Visualise the Network graph

Network plot
Show code
visNetwork(nodes_df,
           edges_df) %>%
  visIgraphLayout(layout = "layout_with_kk") %>%
  visOptions(highlightNearest = TRUE,
             nodesIdSelection = TRUE) %>%
  visLegend() %>%
  visLayout(randomSeed = 123)

Top 10 illegal companies that have the most sudden changes over years

Observation:

Sea Breezes S.A. de C.V. Freight has the highest increase from 49 to 1458 shipping frequencies in just one year difference with over 2875 % increment. In 2029, Madhya Pradesh Market LLC had a shipping frequency of 36, however, in the subsequent year, 2030, the company experienced a complete absence of shipments, with 0 times recorded. In the subsequent year, 2031, the company experienced a remarkable surge in its shipping frequency, reaching an impressive count of 981. This significant increase showcases substantial growth and heightened shipping activity compared to the previous year. In 2032, the company’s shipping frequency dropped to 291. However, in 2033, the shipping frequency once again dropped to zero, indicating a lack of activity. The trend continued into 2034, with no shipments recorded during that year as well. nián yú Ltd. Corporation experienced varying shipping frequencies over the years. In 2029, the company had a shipping frequency with 35 shipments. However, there was a significant drop in activity the following year, as the company did not have any shipments in 2030. In 2031, the shipping frequency rebounded and reached 46 shipments. The subsequent years demonstrated substantial growth, with 772 shipments in 2032, 966 shipments in 2033, and 121 shipments in 2034.
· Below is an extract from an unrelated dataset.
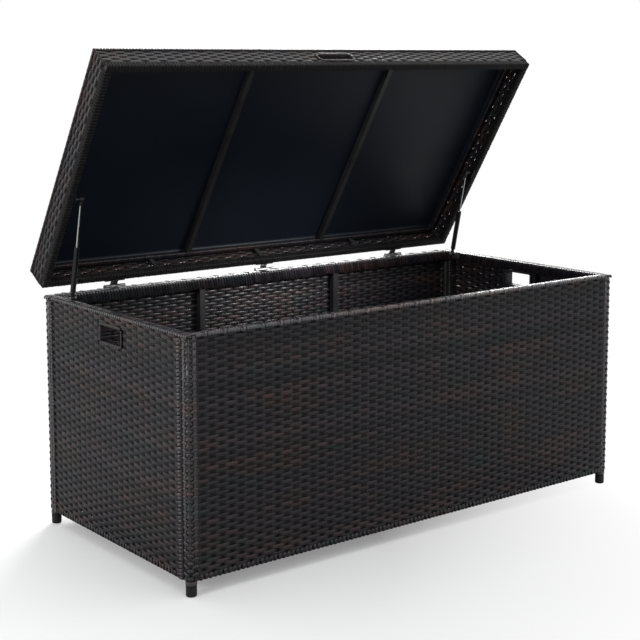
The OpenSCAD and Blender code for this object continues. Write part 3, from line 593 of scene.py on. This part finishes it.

mc2_edges_fishing <- mc2_edges_fishing %>%
  select(source, target, ArrivalDate, Year, hscode, volumeteu, weightkg, valueofgoodsusd)%>%
  mutate(flag = ifelse(source %in% illegal_fishing_company_nodes_extracted$id, 
                       "illegal", 
                       "legal"))
mc2_edges_fishing <- mc2_edges_fishing %>%
  mutate(value_weight_ratio = valueofgoodsusd / weightkg)

mc2_edges_fishing_1 <- mc2_edges_fishing %>%
  filter(flag == "illegal") %>%
  group_by(source, target, Year) %>%
  summarise(shipment_frequency = n())

distinct_pairings <- mc2_edges_fishing_1 %>%
  group_by(source, target) %>%
  summarize(distinct_count = n()) %>%
  ungroup()

distinct_pairings_filtered <- distinct_pairings %>%
  filter(distinct_count > 3)

matched_pairs <- inner_join(distinct_pairings_filtered, illegal_fishing_company_aggregated, by = c("source", "target"))

shipping_frequency_change <- matched_pairs %>%
  group_by(source, target) %>%
  mutate(percentage_change = weights / lag(weights) - 1)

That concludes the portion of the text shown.